Doch nicht nur die Anwohner gingen auf die Barrikaden, auch die Wengerter sahen sich in ihrer Arbeit behindert und lehnten den Verwaltungsvorschlag kategorisch ab. Ein Votum, dem sich unterm Strich auch Grüne, SPD und SÖS/Die Linken zähneknirschend anschließen mussten. Der Zuckerleweg blieb offen und der Schleichverkehr durfte ihn munter weiter benutzen. Es sei denn, die Polizei kontrolliert, was sich arg in Grenzen hält. Legen sich die Beamten auf die Lauer, hagelt es Bußgelder. 30 oder 40 Schleicher werden binnen einer Stunde zur Kasse gebeten. Eine Zählung des Stadtplanungsamts hat ergeben, dass von den rund 1000 Fahrzeugen, die binnen 13 Stunden durch die Anliegerstraße fuhren, nur 20 Prozent auch Anlieger waren.

Neues Problem: Fremdparker

Doch mittlerweile hat sich ein weiteres Problem im Zuckerleweg etabliert: Fremdparker. Von den gut 50 Fahrzeugen, die vorschriftsmäßig auf der dafür vorgesehenen Straßenseite parken, haben zwei Drittel ein Doppelkennzeichen. Für die Anwohner steht deshalb fest: Bei den Fremdparkern handelt es sich um Pendler, die vor dem 1. November – also dem Stichtag für die Einführung des Parkraummanagements – in der Cannstatter Innenstadt ihr Fahrzeug abgestellt hatten. Da dies dort mittlerweile mit Bußgeld geahndet wird, hat man sich nach Alternativen umgeschaut. Mit Erfolg, allerdings zulasten der Anwohner im Zuckerleweg. „Wir finden so gut wie keinen Stellplatz mehr“, so eine Anwohnerin im Bezirksbeirat. Sie forderte, in ihrem Wohngebiet ebenfalls die Parkraumbewirtschaftung einzuführen.

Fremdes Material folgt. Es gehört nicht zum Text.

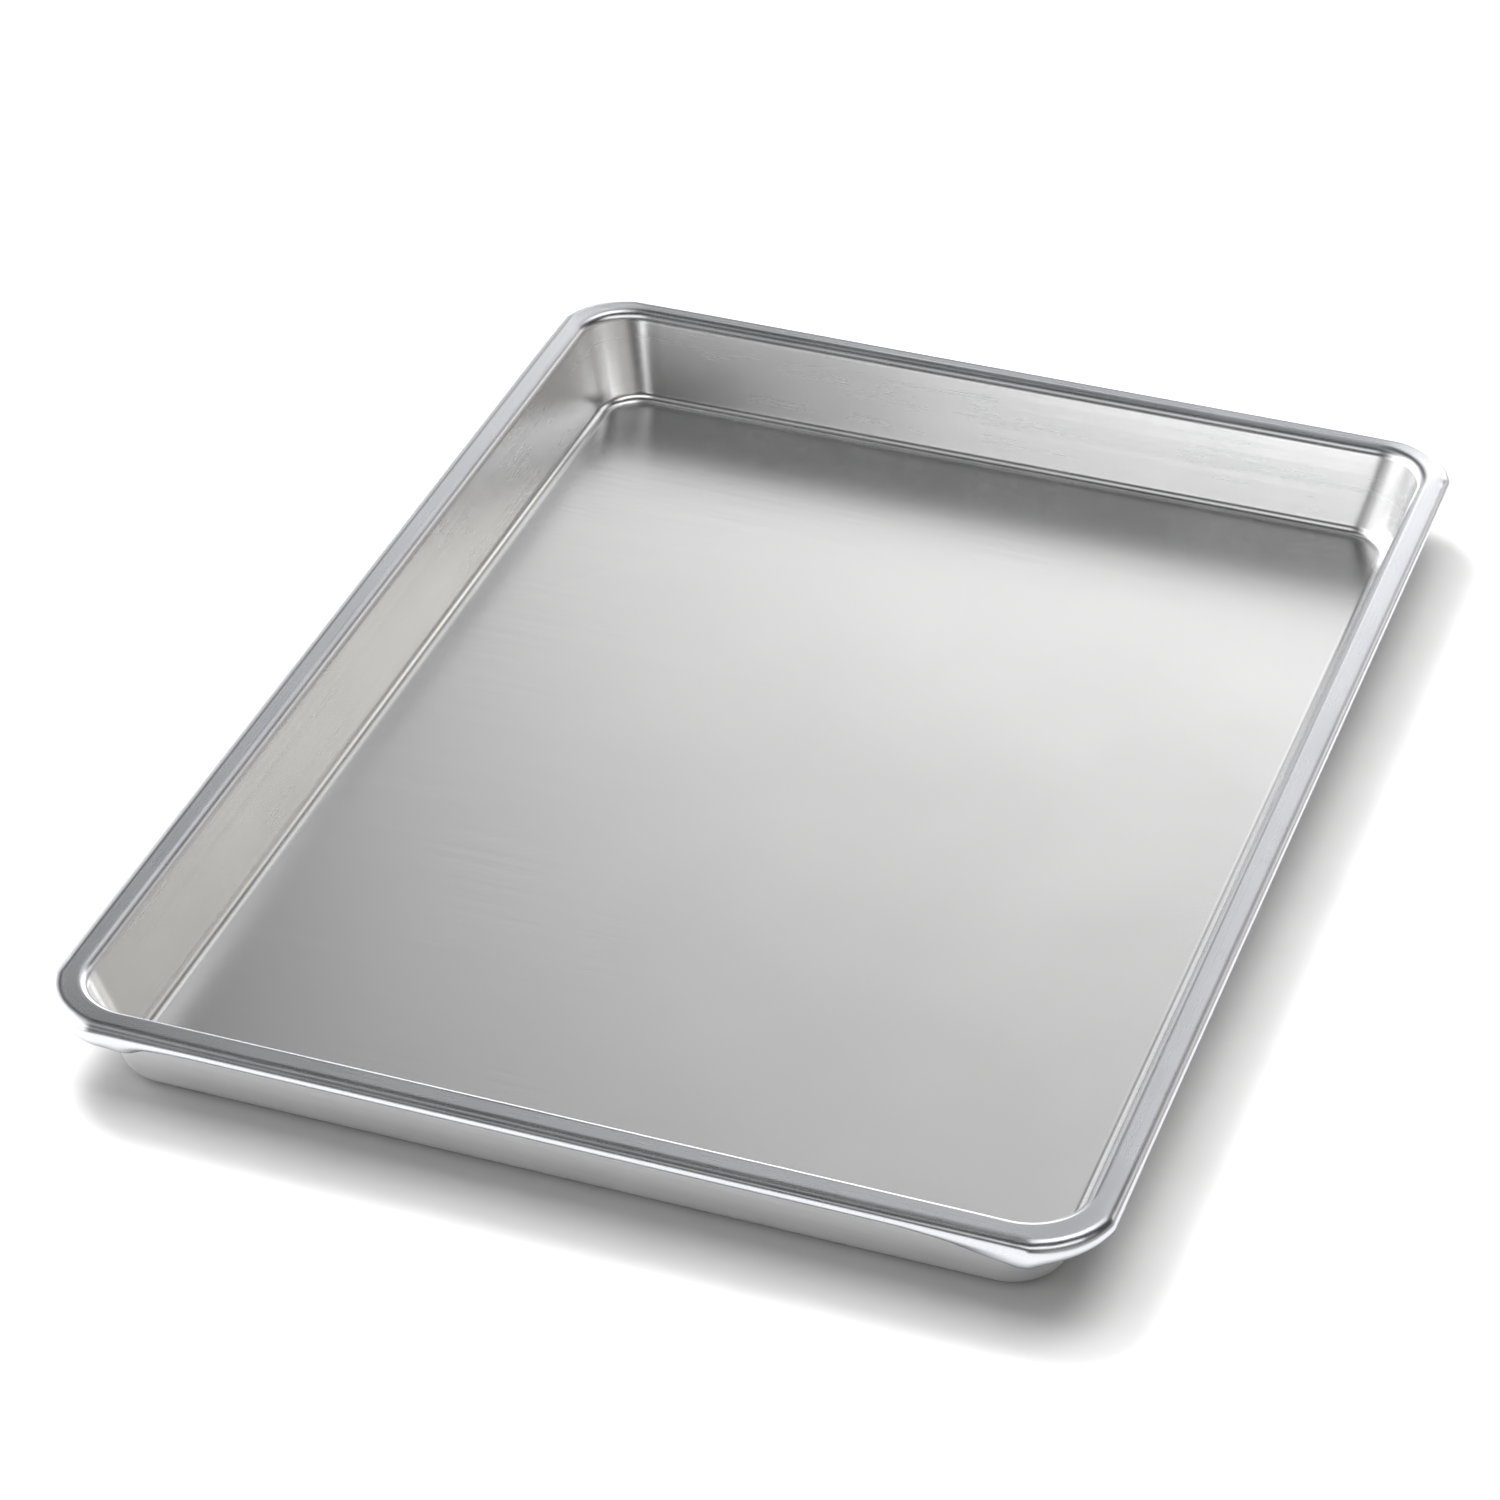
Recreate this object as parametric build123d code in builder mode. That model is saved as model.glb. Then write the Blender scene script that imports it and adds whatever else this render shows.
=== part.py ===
from build123d import *

import math
import os

# Jelly roll pan, millimetres. Origin at the middle of the underside.
# X runs along the short side, Y along the long side, +Z is up.

# Rim outline and height
rim_width = 304.8  # across X, over the rim
rim_length = 425.45  # across Y, over the rim
rim_corner_radius = 24.7  # outermost corner radius of the rim
pan_height = 30.0  # underside of the base to the top of the ledge
sheet = 1.0  # aluminium sheet thickness

# Walls
wall_draft = 15.25  # degrees from the vertical
base_inset = 17.15  # rim edge to the sharp inner corner of base and wall
base_corner_radius = 15.0  # plan radius of the cavity at the base
mouth_corner_radius = 17.0  # plan radius of the cavity at the ledge
base_fillet = 4.0  # inside radius between base and wall
mouth_fillet = 3.0  # outside radius between wall and ledge

# Rolled rim
wire_diameter = 2.2
wire_clearance = 0.1
wire_gap = 1.0  # butt gap where the two ends of the hoop meet
lip_end_angle = 385.0  # the curl runs from 90 degrees (top) to here
skirt_drop = 8.0  # how far the corner lips hang below the ledge
skirt_corner_radius = 22.8  # corner radius of the hanging lip's lower edge
skirt_reach = 14.0  # how far the hanging lip runs on along the straight sides
skirt_ramp = 9.0  # length over which the hanging lip rises to the curl

curl_inner = wire_diameter / 2 + wire_clearance
curl_outer = curl_inner + sheet
curl_inset = curl_outer
curl_height = pan_height - curl_outer
slope = math.tan(math.radians(wall_draft))
slant_sheet = sheet / math.cos(math.radians(wall_draft))


def cavity_inset(z):
    return base_inset - (z - sheet) * slope


def cavity_radius(z):
    share = (z - sheet) / (pan_height - sheet)
    return base_corner_radius + (mouth_corner_radius - base_corner_radius) * share


def outline(inset, radius):
    RectangleRounded(rim_width - 2 * inset, rim_length - 2 * inset, radius)


def away_from_rim(edge):
    # True for the edges where the walls meet the ledge, not its outer border.
    middle = edge.center()
    from_side = rim_width / 2 - abs(middle.X)
    from_end = rim_length / 2 - abs(middle.Y)
    return min(from_side, from_end) > 5 and from_side + from_end > 20


straight_x = rim_width - 2 * rim_corner_radius
straight_y = rim_length - 2 * rim_corner_radius
half_x = straight_x / 2
half_y = straight_y / 2


def curl_section(start_angle, end_angle):
    # Border of a stretch of the rolled edge's section: local X points outwards
    # from the pan, with the wire's axis at the sketch origin.
    with BuildLine() as border:
        for radius in (curl_outer, curl_inner):
            CenterArc((0, 0), radius, 180 - start_angle, start_angle - end_angle)
        for angle in (start_angle, end_angle):
            across = math.radians(180 - angle)
            Line(
                (curl_inner * math.cos(across), curl_inner * math.sin(across)),
                (curl_outer * math.cos(across), curl_outer * math.sin(across)),
            )
    return border.edges()


# Hanging lips at the four rim corners
with BuildPart() as corner_lips:
    with BuildSketch(Plane.XY.offset(curl_height)):
        outline(0, rim_corner_radius)
    with BuildSketch(Plane.XY.offset(pan_height - skirt_drop)):
        outline(0, skirt_corner_radius)
    loft(ruled=True)
    with BuildSketch(Plane.XY.offset(curl_height)):
        outline(sheet, rim_corner_radius - sheet)
    with BuildSketch(Plane.XY.offset(pan_height - skirt_drop)):
        outline(sheet, skirt_corner_radius - sheet)
    loft(ruled=True, mode=Mode.SUBTRACT)

with BuildPart() as corner_blocks:
    for sign_x, sign_y in ((1, 1), (-1, 1), (-1, -1), (1, -1)):
        for_top = rim_corner_radius + skirt_reach
        for_end = for_top - skirt_ramp
        with BuildSketch(Plane.XY.offset(curl_height)):
            with Locations(
                (
                    sign_x * (rim_width / 2 - for_top / 2),
                    sign_y * (rim_length / 2 - for_top / 2),
                )
            ):
                Rectangle(for_top, for_top)
        with BuildSketch(Plane.XY.offset(pan_height - skirt_drop)):
            with Locations(
                (
                    sign_x * (rim_width / 2 - for_end / 2),
                    sign_y * (rim_length / 2 - for_end / 2),
                )
            ):
                Rectangle(for_end, for_end)
        loft(ruled=True)

with BuildPart() as corner_skirts:
    add(corner_lips.part)
    add(corner_blocks.part, mode=Mode.INTERSECT)

# Hollow inside of the tray
with BuildPart() as cavity:
    with BuildSketch(Plane.XY.offset(sheet)):
        outline(cavity_inset(sheet), cavity_radius(sheet))
    with BuildSketch(Plane.XY.offset(pan_height)):
        outline(cavity_inset(pan_height), cavity_radius(pan_height))
    loft(ruled=True)
    fillet(
        cavity.edges().filter_by_position(Axis.Z, sheet - 0.01, sheet + 0.01),
        base_fillet,
    )

# The drawn sheet: base, walls, ledge and rolled edge in one piece
with BuildPart() as pan_sheet:
    # Outside of the tray
    with BuildSketch(Plane.XY):
        outline(cavity_inset(0) - slant_sheet, cavity_radius(0) + slant_sheet)
    with BuildSketch(Plane.XY.offset(pan_height - sheet)):
        outline(
            cavity_inset(pan_height - sheet) - slant_sheet,
            cavity_radius(pan_height - sheet) + slant_sheet,
        )
    loft(ruled=True)
    fillet(
        pan_sheet.edges().filter_by_position(Axis.Z, -0.01, 0.01), base_fillet + sheet
    )

    # Ledge
    with BuildSketch(Plane.XY.offset(pan_height - sheet)):
        outline(curl_inset, rim_corner_radius - curl_inset)
    extrude(amount=sheet)
    under_ledge = pan_sheet.edges().filter_by_position(
        Axis.Z, pan_height - sheet - 0.01, pan_height - sheet + 0.01
    )
    fillet(
        under_ledge.filter_by(away_from_rim),
        mouth_fillet - sheet,
    )

    # Inside of the tray
    add(cavity.part, mode=Mode.SUBTRACT)
    mouth = pan_sheet.edges().filter_by_position(
        Axis.Z, pan_height - 0.01, pan_height + 0.01
    )
    fillet(
        mouth.filter_by(away_from_rim),
        mouth_fillet,
    )

    # Rolled edge along the straight sides: the first quarter turn runs the
    # whole way, and the closed remainder stops short of the corners
    for sign in (1, -1):
        for first, last, short in ((90, 180, 0), (180, lip_end_angle, skirt_reach)):
            with BuildSketch(
                Plane(
                    origin=(
                        sign * (rim_width / 2 - curl_inset),
                        -sign * (half_y - short),
                        curl_height,
                    ),
                    x_dir=(sign, 0, 0),
                    z_dir=(0, -sign, 0),
                )
            ):
                make_face(curl_section(first, last))
            extrude(amount=2 * short - straight_y)
            with BuildSketch(
                Plane(
                    origin=(
                        sign * (half_x - short),
                        sign * (rim_length / 2 - curl_inset),
                        curl_height,
                    ),
                    x_dir=(0, sign, 0),
                    z_dir=(sign, 0, 0),
                )
            ):
                make_face(curl_section(first, last))
            extrude(amount=2 * short - straight_x)

    # Rolled edge over the corners, as far as the wire's outer side
    for sign_x, sign_y, turn in ((1, 1, 0), (-1, 1, 90), (-1, -1, 180), (1, -1, 270)):
        start = math.radians(turn)
        outwards = (math.cos(start), math.sin(start), 0)
        centre = (sign_x * half_x, sign_y * half_y, curl_height)
        reach = rim_corner_radius - curl_inset
        with BuildSketch(
            Plane(
                origin=(
                    centre[0] + reach * outwards[0],
                    centre[1] + reach * outwards[1],
                    curl_height,
                ),
                x_dir=outwards,
                z_dir=(math.sin(start), -math.cos(start), 0),
            )
        ):
            make_face(curl_section(90, 180))
        revolve(axis=Axis(centre, (0, 0, 1)), revolution_arc=90)

    add(corner_skirts.part)

# Galvanised wire hoop inside the rolled edge
hoop_x = rim_width / 2 - curl_inset
hoop_y = rim_length / 2 - curl_inset
hoop_radius = rim_corner_radius - curl_inset

with BuildPart() as rim_wire:
    with BuildLine() as hoop:
        Line(
            (-wire_gap / 2, hoop_y, curl_height),
            (-hoop_x + hoop_radius, hoop_y, curl_height),
        )
        RadiusArc(
            (-hoop_x + hoop_radius, hoop_y, curl_height),
            (-hoop_x, hoop_y - hoop_radius, curl_height),
            -hoop_radius,
        )
        Line(
            (-hoop_x, hoop_y - hoop_radius, curl_height),
            (-hoop_x, -hoop_y + hoop_radius, curl_height),
        )
        RadiusArc(
            (-hoop_x, -hoop_y + hoop_radius, curl_height),
            (-hoop_x + hoop_radius, -hoop_y, curl_height),
            -hoop_radius,
        )
        Line(
            (-hoop_x + hoop_radius, -hoop_y, curl_height),
            (hoop_x - hoop_radius, -hoop_y, curl_height),
        )
        RadiusArc(
            (hoop_x - hoop_radius, -hoop_y, curl_height),
            (hoop_x, -hoop_y + hoop_radius, curl_height),
            -hoop_radius,
        )
        Line(
            (hoop_x, -hoop_y + hoop_radius, curl_height),
            (hoop_x, hoop_y - hoop_radius, curl_height),
        )
        RadiusArc(
            (hoop_x, hoop_y - hoop_radius, curl_height),
            (hoop_x - hoop_radius, hoop_y, curl_height),
            -hoop_radius,
        )
        Line(
            (hoop_x - hoop_radius, hoop_y, curl_height),
            (wire_gap / 2, hoop_y, curl_height),
        )
    with BuildSketch(
        Plane(
            origin=(-wire_gap / 2, hoop_y, curl_height),
            x_dir=(0, 1, 0),
            z_dir=(-1, 0, 0),
        )
    ):
        Circle(wire_diameter / 2)
    sweep()

os.makedirs("parts", exist_ok=True)
pan_sheet.part.label = "pan_sheet"
export_step(pan_sheet.part, "parts/pan_sheet.step")
rim_wire.part.label = "rim_wire"
export_step(rim_wire.part, "parts/rim_wire.step")
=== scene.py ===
import math

import bpy
import numpy as np
from mathutils import Matrix, Vector


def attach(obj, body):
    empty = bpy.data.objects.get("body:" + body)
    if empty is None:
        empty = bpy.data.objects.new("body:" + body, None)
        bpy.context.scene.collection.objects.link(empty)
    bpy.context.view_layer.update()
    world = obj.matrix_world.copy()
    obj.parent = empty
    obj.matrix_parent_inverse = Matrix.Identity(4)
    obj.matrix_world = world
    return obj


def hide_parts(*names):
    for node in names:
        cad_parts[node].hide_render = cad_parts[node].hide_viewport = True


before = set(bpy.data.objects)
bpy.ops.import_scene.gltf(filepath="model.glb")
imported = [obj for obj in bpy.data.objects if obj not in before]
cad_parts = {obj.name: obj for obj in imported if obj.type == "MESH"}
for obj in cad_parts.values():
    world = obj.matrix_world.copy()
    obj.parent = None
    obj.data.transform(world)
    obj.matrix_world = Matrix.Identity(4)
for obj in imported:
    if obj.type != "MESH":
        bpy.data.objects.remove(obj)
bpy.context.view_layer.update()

MM = 0.001

# ---------------------------------------------------------------- dimensions
# All in millimetres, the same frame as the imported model.
WIDTH, LENGTH, HEIGHT = 304.8, 425.45, 30.0
SHEET = 1.0
RIM_R = 24.7
DRAFT = math.radians(15.25)
BASE_INSET = 17.15
BASE_R, MOUTH_R = 15.0, 17.0
BASE_FILLET = 4.0
CURL_R = 2.2
WIRE_R = 1.1
SLOPE = math.tan(DRAFT)


def cavity_inset(z):
    return BASE_INSET - (z - SHEET) * SLOPE


def cavity_radius(z):
    return BASE_R + (MOUTH_R - BASE_R) * (z - SHEET) / (HEIGHT - SHEET)


def smooth(a, b, x):
    t = np.clip((np.asarray(x, float) - a) / (b - a), 0.0, 1.0)
    return t * t * (3 - 2 * t)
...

Darauf dürfen sich die Bewohner durchaus Hoffnungen machen. Wie berichtet, hat die Verwaltung im ersten Halbjahr 2018 Nachbargebiete der vier Cannstatter Innenstadtzonen, in denen das Parkraummanagement eingeführt wurde, auf Verdrängungseffekte untersuchen lassen. „Wir arbeiten an einer Vorlage, wie mit diesem Thema weiter verfahren wird“, sagte Hemmerich. Die Ergebnisse sollen erst Anfang 2019 dem Gemeinde- und Bezirksbeirat vorgestellt werden. Doch der Stadtplaner gab zu verstehen, dass ein Parkraummanagement im Zuckerleweg durchaus realistisch sei. Dass die Straße baulich vor allem im unteren Bereich ihr Gesicht ändern wird, steht fest. Bekanntlich sollen auf dem Areal der ehemaligen Bettfedernfabrik in absehbarer Zeit knapp 100 Wohnungen gebaut und Gewerbe angesiedelt werden.